Au Tribunal criminel spécial (TCS), les éléments de preuves contre l’ex-directeur général fondent comme beurre au soleil. En même temps, l’accusation peine à convaincre.
C’est une affaire démarrée tambour battant et qui, au fil des mois, semble prendre de l’eau de partout. Accusé de malversations en coaction de l’ordre de 11 milliards de francs, l’ex-directeur général de la Société de développement du coton (SODECOTON), Iya Mohammed, avait rendez-vous à deux reprises la semaine dernière avec les juges du TCS. L’homme, avec un calme olympien, mardi et mercredi dernier, a entrepris, point par point, de démonter les éléments de l’accusation.
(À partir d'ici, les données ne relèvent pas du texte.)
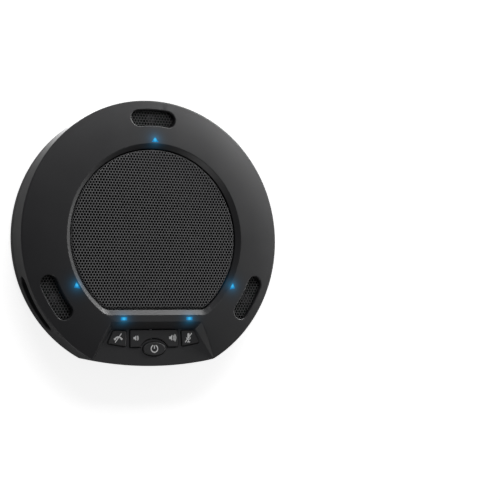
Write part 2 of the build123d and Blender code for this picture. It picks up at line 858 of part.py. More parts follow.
# ---------------------------------------------------------------- electronics
with BuildPart() as main_board:
    with BuildSketch(level(main_board_top - board_thickness)):
        with BuildLine():
            outer = CenterArc((0, 0), main_board_outer, main_board_start, main_board_end - main_board_start)
            inner = CenterArc((0, 0), main_board_inner, main_board_start, main_board_end - main_board_start)
            Line(outer @ 0, inner @ 0)
            Line(outer @ 1, inner @ 1)
        make_face()
        with Locations(board_posts):
            Circle(screw_clear, mode=Mode.SUBTRACT)
    extrude(amount=board_thickness)
save(main_board, "main_board")

with BuildPart() as board_screws:
    with BuildSketch(level(main_board_top)):
        with Locations(board_posts):
            Circle(screw_head)
    extrude(amount=screw_head_height)
    with BuildSketch(level(main_board_top - 6.0)):
        with Locations(board_posts):
            Circle(screw_shank)
    extrude(amount=6.0)
    with BuildSketch(level(button_board_top - board_thickness - screw_head_height)):
        with Locations(*board_screws_at):
            Circle(screw_head)
    extrude(amount=screw_head_height)
    with BuildSketch(level(button_board_top - board_thickness)):
        with Locations(*board_screws_at):
            Circle(screw_shank)
    extrude(amount=board_thickness + 3.6)
save(board_screws, "board_screws")

with BuildPart() as battery_pack:
    with BuildSketch(spoke(battery_angle, battery_radius, case_bottom + wall)):
        RectangleRounded(28, 50, 2)
    extrude(amount=battery_height)
    fillet(battery_pack.edges().group_by(Axis.Z)[-1], 1.2)
save(battery_pack, "battery_pack")

with BuildPart() as battery_strap:
    with BuildSketch(spoke(battery_angle, battery_radius, case_bottom + wall)):
        Rectangle(36, 8)
    extrude(amount=battery_height + 1.2)
    with BuildSketch(spoke(battery_angle, battery_radius, case_bottom + wall)):
        Rectangle(28.2, 9)
    extrude(amount=battery_height + 0.1, mode=Mode.SUBTRACT)
save(battery_strap, "battery_strap")

with BuildPart() as radio_module:
    with BuildSketch(spoke(radio_angle, 73.0, case_bottom + wall)):
        Rectangle(20, 38)
    extrude(amount=1.0)
    with BuildSketch(spoke(radio_angle, 70.0, case_bottom + wall + 1.0)):
        with Locations((0, 4)):
            Rectangle(11, 15)
    extrude(amount=2.2)
save(radio_module, "radio_module")

# ---------------------------------------------------------------- port bay
port_back_radius = port_face_radius - port_panel_thickness
power_jack_across = 15.0
usb_across = 4.3
line_jack_across = -6.2
headset_jack_across = -15.6
audio_bore_radius = 1.8

with BuildPart() as port_panel:
    with BuildSketch(outward(port_angle, port_back_radius, port_height)):
        RectangleRounded(port_bay_length + 5, port_bay_height + 3.4, 2)
        with Locations((power_jack_across, 0)):
            Circle(3.9, mode=Mode.SUBTRACT)
        with Locations((usb_across, 0)):
            RectangleRounded(9.0, 5.0, 1, mode=Mode.SUBTRACT)
        with Locations((line_jack_across, 0), (headset_jack_across, 0)):
            Circle(2.9, mode=Mode.SUBTRACT)
    extrude(amount=port_panel_thickness)
save(port_panel, "port_panel")

with BuildPart() as power_jack:
    with BuildSketch(outward(port_angle, port_back_radius, port_height, power_jack_across)):
        Rectangle(9, 8.8)
    extrude(amount=-11)
    with BuildSketch(outward(port_angle, port_back_radius, port_height, power_jack_across)):
        Circle(3.9)
    extrude(amount=port_panel_thickness)
    with BuildSketch(outward(port_angle, port_face_radius - 9, port_height, power_jack_across)):
        Circle(2.85)
        Circle(1.0, mode=Mode.SUBTRACT)
    extrude(amount=9, mode=Mode.SUBTRACT)
save(power_jack, "power_jack")

with BuildPart() as usb_socket:
    with BuildSketch(outward(port_angle, port_back_radius, port_height, usb_across)):
        Rectangle(9.0, 8.8)
    extrude(amount=-9)
    with BuildSketch(outward(port_angle, port_back_radius, port_height, usb_across)):
        RectangleRounded(9.0, 5.0, 1)
    extrude(amount=port_panel_thickness)
    with BuildSketch(outward(port_angle, port_face_radius - 6.5, port_height, usb_across)):
        RectangleRounded(7.8, 3.9, 0.6)
        Rectangle(5.0, 1.0, mode=Mode.SUBTRACT)
    extrude(amount=6.5, mode=Mode.SUBTRACT)
save(usb_socket, "usb_socket")

for role, across in {"line_jack": line_jack_across, "headset_jack": headset_jack_across}.items():
    with BuildPart() as audio_jack:
        with BuildSketch(outward(port_angle, port_back_radius, port_height, across)):
            Rectangle(7, 8.8)
        extrude(amount=-13)
        with BuildSketch(outward(port_angle, port_back_radius, port_height, across)):
            Circle(2.9)
        extrude(amount=port_panel_thickness)
        with BuildSketch(outward(port_angle, port_face_radius - 14, port_height, across)):
            Circle(audio_bore_radius)
        extrude(amount=14, mode=Mode.SUBTRACT)
    save(audio_jack, role)
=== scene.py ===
"""Looks of the conference speakerphone: perforated metal, lamps, key symbols, finishes and studio.

Everything is in metres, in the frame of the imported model: +Z up, +X right, +Y away from the user.
"""

import json
import math

import bmesh
import bpy
from mathutils import Matrix, Vector


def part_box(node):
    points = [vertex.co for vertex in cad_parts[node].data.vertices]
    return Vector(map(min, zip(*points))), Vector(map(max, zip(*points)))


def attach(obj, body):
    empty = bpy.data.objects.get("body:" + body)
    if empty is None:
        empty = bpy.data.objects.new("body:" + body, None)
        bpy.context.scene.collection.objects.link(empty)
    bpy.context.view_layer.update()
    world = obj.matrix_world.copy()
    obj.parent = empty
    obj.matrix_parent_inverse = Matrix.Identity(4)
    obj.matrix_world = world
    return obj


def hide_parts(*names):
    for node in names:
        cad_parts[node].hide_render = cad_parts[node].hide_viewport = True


bl_info = {
    "name": "Conference Speakerphone",
    "version": (1, 0, 0),
    "blender": (4, 5, 0),
    "location": "View3D > Sidebar > Speakerphone",
    "description": "Builds the looks of a tabletop conference speakerphone around its packed model",
    "category": "Object",
}

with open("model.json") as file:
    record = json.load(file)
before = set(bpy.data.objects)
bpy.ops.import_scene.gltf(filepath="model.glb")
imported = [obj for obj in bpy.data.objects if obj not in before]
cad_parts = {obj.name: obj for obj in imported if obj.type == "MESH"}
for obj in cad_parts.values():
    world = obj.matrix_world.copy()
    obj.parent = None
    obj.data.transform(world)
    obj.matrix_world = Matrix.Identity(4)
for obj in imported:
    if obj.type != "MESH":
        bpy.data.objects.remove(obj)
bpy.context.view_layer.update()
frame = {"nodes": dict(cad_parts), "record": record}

MM = 0.001
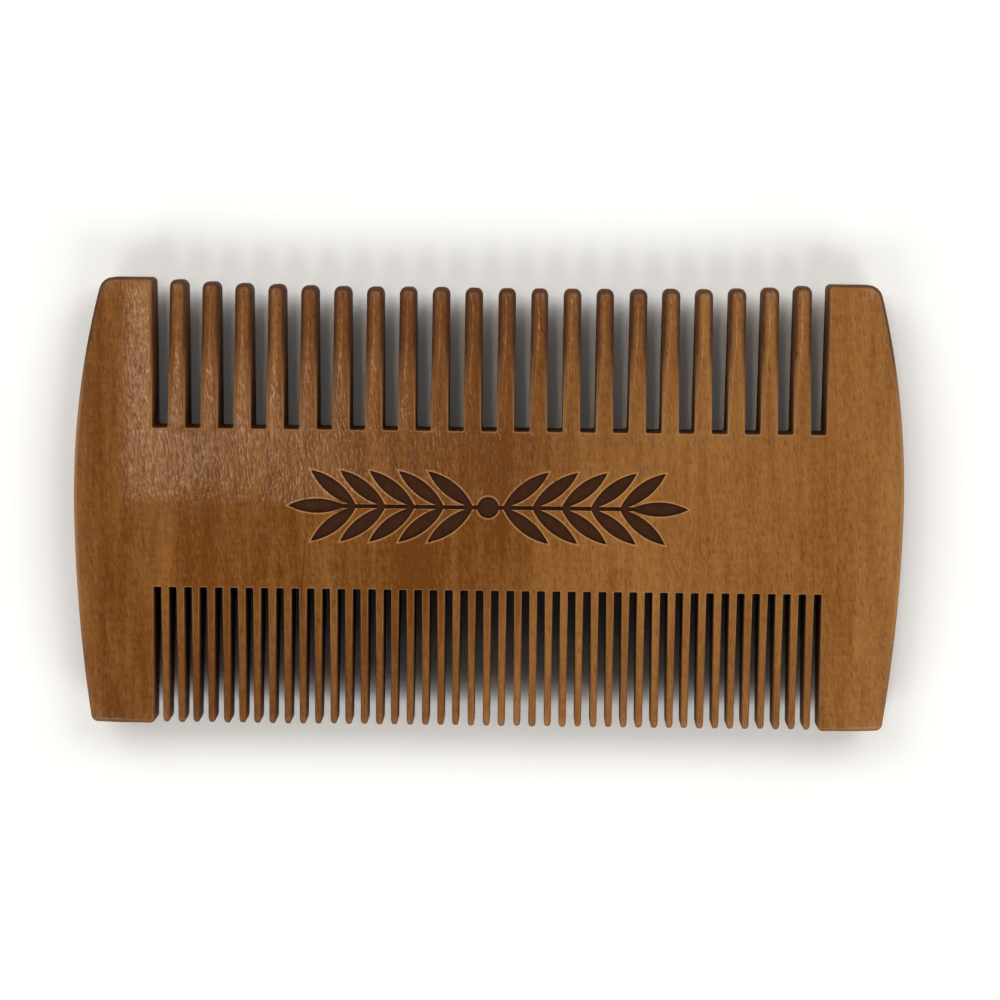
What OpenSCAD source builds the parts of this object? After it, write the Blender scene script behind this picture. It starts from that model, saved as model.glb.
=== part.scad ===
// Double-sided beard comb, sawn from one wooden blank: coarse teeth on one long side, fine teeth
// on the other, a solid spine between them and a broad guard at each end.
// Frame: +X along the comb, +Y towards the coarse teeth, +Z up through the thickness.
// Origin: middle of the underside, where the comb rests on its flat face.
// The real comb is a single piece of wood. Each named region is a solid of its own that meets its
// neighbours face to face, so every gap between two teeth stays open.

/* [Blank] */
// Length over both end guards, at their widest
comb_length = 100; // [90:1:120]
// Height over the end guards, from the coarse side to the fine side
comb_height = 54; // [45:1:65]
// Thickness at the middle of the faces
comb_thickness = 8; // [6.5:0.25:10]
// Radius of the crown that thins both faces towards the tooth tips
crown_radius = 197; // [160:1:320]
// Width of the flat strip along the middle of each face
face_flat_width = 9; // [5:0.5:14]
// Rounding of the faces into the tips and into the guards' ends
end_edge_radius = 0.8; // [0.3:0.1:1.2]

/* [End guards] */
// Least width of a guard at its widest point
guard_width = 9.5; // [7:0.5:12]
// How far above the middle the comb is widest
widest_y = 1; // [-3:0.5:4]
// Radius of a guard's outer side above its widest point
upper_side_radius = 100; // [85:1:200]
// Radius of a guard's outer side below its widest point
lower_side_radius = 200; // [120:1:400]
// Corner radius of a guard, outside, on the coarse side
coarse_corner_radius = 1.3; // [0.4:0.1:2]
// Corner radius of a guard, outside, on the fine side
fine_corner_radius = 0.8; // [0.4:0.1:2]
// Corner radius of a guard beside the teeth
inner_corner_radius = 0.6; // [0.3:0.1:1]
// Distance from a guard's outer side over which its faces roll off
roll_off_length = 6; // [3:0.5:7]
// Radius of that roll-off
roll_off_radius = 12; // [9:1:30]

/* [Coarse teeth] */
// Distance from one coarse tooth to the next
coarse_pitch = 3.94; // [3.2:0.02:4.8]
// Width of a slot between two coarse teeth
coarse_slot = 1.84; // [1.4:0.02:2.3]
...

Sa démonstration ne semble pas avoir laissé indifférent le président de la Cour, Yap Abdou, qui a salué la «disponibilité et la méticulosité avec laquelle [il a] préparé [sa] défense»
En attendant la prochaine audience le 5 mai, le non moins ancien président de la Fédération camerounaise de football (Fecafoot) a d’abord justifié l’augmentation jugée «abusive» de son salaire à la tête de la Sodecoton : «Mon directeur adjoint gagnait un salaire de 8 millions de francs et ma secrétaire, expatriée elle aussi, plus de 3 millions de francs, tandis que moi j’avais 1,7 million de francs. Le conseil d’administration a procédé, en avril 2002, soit après près de 20 ans de service à la Sodecoton, à une revalorisation de celui-ci dans une logique d’équilibre.»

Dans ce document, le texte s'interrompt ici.